Here’s the thing. Growing an online casino from a few hundred daily sessions to tens of thousands requires focused choices that touch architecture, payments, game liquidity, and promotional mechanics, and you need a plan that ties all of those together without breaking your compliance or cashflow. To start, I’ll show you the pragmatic steps I use when advising teams — real numbers, trade-offs, and a clear path from a fragile MVP to a production-grade platform — so you can avoid the common, expensive mistakes others make. The next paragraph outlines the core scalability drivers you must prioritize first.

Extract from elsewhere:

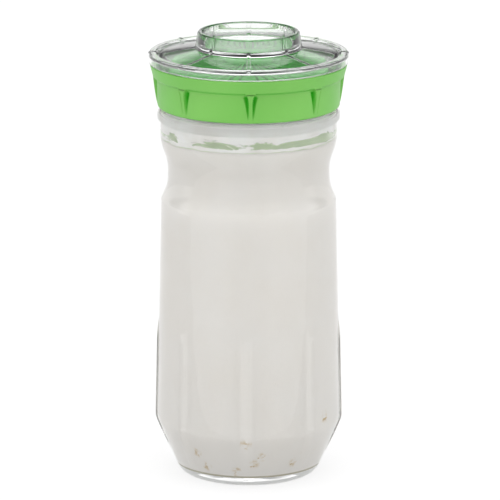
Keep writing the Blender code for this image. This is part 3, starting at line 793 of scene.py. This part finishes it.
def grain_material(finishes):
    material, tree, shader = new_material("kefir_grain", IOR=1.36)
    body = mottled(tree, finishes.grain, finishes.grain_pale, patches=900.0)
    finish(tree, shader, Base_Color=body, Roughness=smudges(tree, patches=700.0, clean=0.35, smudged=0.6))
    add_ripple(tree, shader, waves=800.0, grain=4000.0, grain_share=0.3, depth=0.1 * MM)
    return material


# Pieces

def on_wall_at(radius, wall):
    return np.abs(radius - wall) < NEAR


def glass_profile(glass):
    """The glass from its floor inside, over the rim and down to the hollow under its foot."""
    finish_low = glass_finish_low(glass)
    bead_low = finish_low - glass.bead_height
    bead_radius = glass.neck_radius + glass.bead_proud
    hollow = glass.foot_radius - glass.foot_ring
    outside = [
        (glass.finish_radius, RIM, glass.rim_fillet),
        (glass.finish_radius, finish_low, glass.bead_fillet / 2),
        (bead_radius, finish_low, glass.bead_fillet),
        (bead_radius, bead_low, glass.bead_fillet),
        (glass.neck_radius, bead_low, glass.bead_fillet / 2),
        *glass_outside(glass),
        (glass.foot_radius, 0.0, glass.foot_fillet),
        (hollow, 0.0, glass.push_up / 2),
        (hollow - glass.push_up, glass.push_up, glass.push_up / 2),
        (0.0, glass.push_up, 0),
    ]
    return divided(rounded(glass_inside(glass)[::-1] + outside), LID_LOW, RIM)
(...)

Observe the four core drivers: concurrency, payments throughput, game catalogue distribution, and regulatory checks (KYC/AML). Concurrency determines server and CDN strategy; payments throughput dictates your PSP partners and settlement buffers; game catalogue distribution affects provider contracts and RNG verification; and regulatory checks change user onboarding flow and latency. If you want stable growth, you can’t treat these as independent tasks because each affects conversion and churn, which I’ll unpack in the next section where we move into specific architecture patterns and their practical costs.

Architecture Patterns That Scale (and What They Actually Cost)
Hold on — microservices isn’t a magic bullet. It helps, but the cost is in orchestration and observability. For many casinos the right path is staged: start with a modular monolith (faster time-to-market, fewer distributed concerns), then split high-load components first — sessions, game routing, and payments — into services. This staged approach reduces early complexity while giving you clear migration checkpoints, and I’ll explain the exact sequence next.
Medium-term scaling: isolate the game routing layer, use stateless game sessions with sticky tokens and an in-memory session store (Redis or equivalent) to keep per-round state fast, and front with an autoscaling layer that responds to peaks (playoff nights, drops after promotions). Long-term: migrate to event-sourced flows for audits and reconciliation, and add message queues (Kafka/RabbitMQ) for resilience. Each step increases ops costs but cuts incident blast radius, which I quantify below in example budgets and timelines in the following paragraph.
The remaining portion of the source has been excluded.